- [WHAT TO DO]: Write out the listing in full, matching it word for word.

--- Begin ---

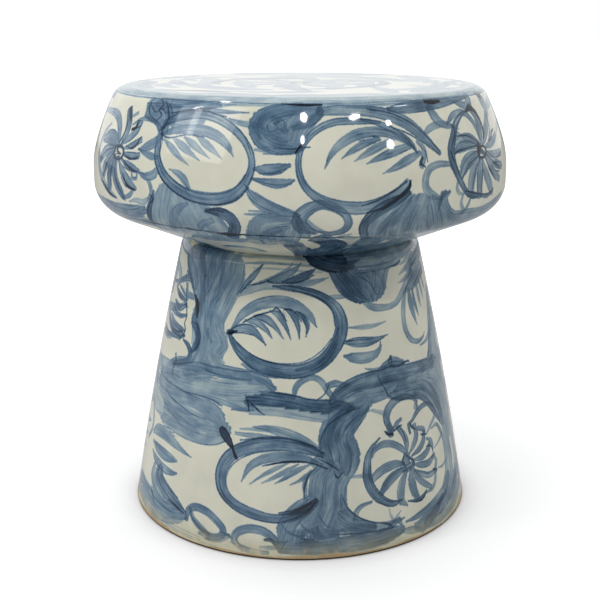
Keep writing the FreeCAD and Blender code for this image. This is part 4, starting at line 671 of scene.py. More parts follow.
CAP_SWIRL = brushed(
    (0.56, 0.12, 3.4, 212, 7, -1, 212, 8, -6, 208.6, 9, -9.4, 200, 11, -8.8, 189, 12,
     -5.4, 182, 10.6, -1.6, 180.6, 8),
    (0.54, 0.12, 3.4, 209, 8, 0.8, 202, 11, -0.8, 194, 12, -1.4, 187, 11, -1.8, 181, 8),
    (0.34, 0.1, 4, 213, 2, -2, 213.6, 4, -8, 208, 4.4, -11, 198, 3.4, -10, 187, 2),
    (0.34, 0.1, 1, 208, 2, -4, 208, 3.4, -9, 203, 3.4, -10.4, 196, 3, -8, 190.6, 3, -5, 193, 2.6,
     -5.6, 199, 2),
    (0.5, 0.1, 5.2, 214, 2, 4.6, 207, 4.4, 2, 200, 4.6, -1, 196, 3),
    (0.55, 0, -6.4, 203, 3, -5, 199, 4.6, -4, 194, 3),
    (0.35, 0.05, -10.6, 175.6, 1.4, -7, 175.6, 3.6, -2.6, 174.6, 3.6, 0, 176, 1.4),
    (0.9, 0, -6, 177, 0.4, -3, 176.4, 0.7, 0, 177.6, 0.6, 2, 178, 0.4),
    (1.46, 0, -0.9, 174, 0.6, -0.3, 177.4, 0.9, 0.6, 181.6, 0.5),
    (0.6, 0, -8.6, 172, 0.4, -5, 171.6, 0.6, -1, 172.6, 0.4),
    (2.1, 0, -4.4, 217.6, 0.6, -1, 216.8, 1.1, 2, 216.4, 1.2, 5.4, 216.8, 0.7),
    (0.5, 0.45, -10.4, 158.6, 1.8, -8, 158, 4.8, -5.2, 159, 4.6, -3, 161.4, 2),
    (0.5, 0.4, -11, 149.8, 1.2, -8.4, 147.6, 3, -5.6, 146.2, 4.4, -3.4, 147, 3.4, -1.8, 148.8, 1.2),
    (0.672, 0, -9.4, 155.2, 0.4, -6.6, 155.2, 0.7, -3.6, 158.4, 0.5),
    (0.42, 0.35, -12.6, 142.6, 1, -11, 134, 4, -8, 126.6, 5.6, -4.4, 122, 4.6, -0.6, 118.4, 2),
    (0.3, 0.1, -10, 137, 0.8, -6, 127.6, 1.8, -1, 120.8, 1.4),
    (0.56, 0.3, 3, 101.6, 3.4, 0.4, 107, 6.6, -0.2, 115, 6.6, 1.6, 123, 5.8, 4.6, 127.8, 4.4,
     7.8, 125.4, 4, 10.6, 118.6, 3.6, 11.6, 109.6, 3.8, 10.4, 101.6, 3.8, 7.6, 98.4, 3,
     4.6, 101.6, 1.4),
    (0.5, 0.1, -1, 118, 2, 0.4, 108, 4.6, 1.2, 98, 5),
    (0.36, 0.1, 1.6, 114, 1.6, 3, 107, 3, 5.4, 101.6, 2),
)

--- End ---

- [WRITTEN SOLUTION]:
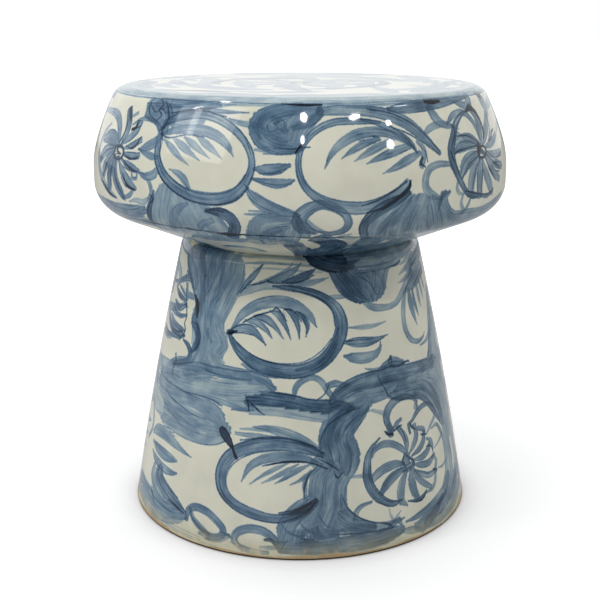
Keep writing the FreeCAD and Blender code for this image. This is part 4, starting at line 671 of scene.py. More parts follow.
CAP_SWIRL = brushed(
    (0.56, 0.12, 3.4, 212, 7, -1, 212, 8, -6, 208.6, 9, -9.4, 200, 11, -8.8, 189, 12,
     -5.4, 182, 10.6, -1.6, 180.6, 8),
    (0.54, 0.12, 3.4, 209, 8, 0.8, 202, 11, -0.8, 194, 12, -1.4, 187, 11, -1.8, 181, 8),
    (0.34, 0.1, 4, 213, 2, -2, 213.6, 4, -8, 208, 4.4, -11, 198, 3.4, -10, 187, 2),
    (0.34, 0.1, 1, 208, 2, -4, 208, 3.4, -9, 203, 3.4, -10.4, 196, 3, -8, 190.6, 3, -5, 193, 2.6,
     -5.6, 199, 2),
    (0.5, 0.1, 5.2, 214, 2, 4.6, 207, 4.4, 2, 200, 4.6, -1, 196, 3),
    (0.55, 0, -6.4, 203, 3, -5, 199, 4.6, -4, 194, 3),
    (0.35, 0.05, -10.6, 175.6, 1.4, -7, 175.6, 3.6, -2.6, 174.6, 3.6, 0, 176, 1.4),
    (0.9, 0, -6, 177, 0.4, -3, 176.4, 0.7, 0, 177.6, 0.6, 2, 178, 0.4),
    (1.46, 0, -0.9, 174, 0.6, -0.3, 177.4, 0.9, 0.6, 181.6, 0.5),
    (0.6, 0, -8.6, 172, 0.4, -5, 171.6, 0.6, -1, 172.6, 0.4),
    (2.1, 0, -4.4, 217.6, 0.6, -1, 216.8, 1.1, 2, 216.4, 1.2, 5.4, 216.8, 0.7),
    (0.5, 0.45, -10.4, 158.6, 1.8, -8, 158, 4.8, -5.2, 159, 4.6, -3, 161.4, 2),
    (0.5, 0.4, -11, 149.8, 1.2, -8.4, 147.6, 3, -5.6, 146.2, 4.4, -3.4, 147, 3.4, -1.8, 148.8, 1.2),
    (0.672, 0, -9.4, 155.2, 0.4, -6.6, 155.2, 0.7, -3.6, 158.4, 0.5),
    (0.42, 0.35, -12.6, 142.6, 1, -11, 134, 4, -8, 126.6, 5.6, -4.4, 122, 4.6, -0.6, 118.4, 2),
    (0.3, 0.1, -10, 137, 0.8, -6, 127.6, 1.8, -1, 120.8, 1.4),
    (0.56, 0.3, 3, 101.6, 3.4, 0.4, 107, 6.6, -0.2, 115, 6.6, 1.6, 123, 5.8, 4.6, 127.8, 4.4,
     7.8, 125.4, 4, 10.6, 118.6, 3.6, 11.6, 109.6, 3.8, 10.4, 101.6, 3.8, 7.6, 98.4, 3,
     4.6, 101.6, 1.4),
    (0.5, 0.1, -1, 118, 2, 0.4, 108, 4.6, 1.2, 98, 5),
    (0.36, 0.1, 1.6, 114, 1.6, 3, 107, 3, 5.4, 101.6, 2),
)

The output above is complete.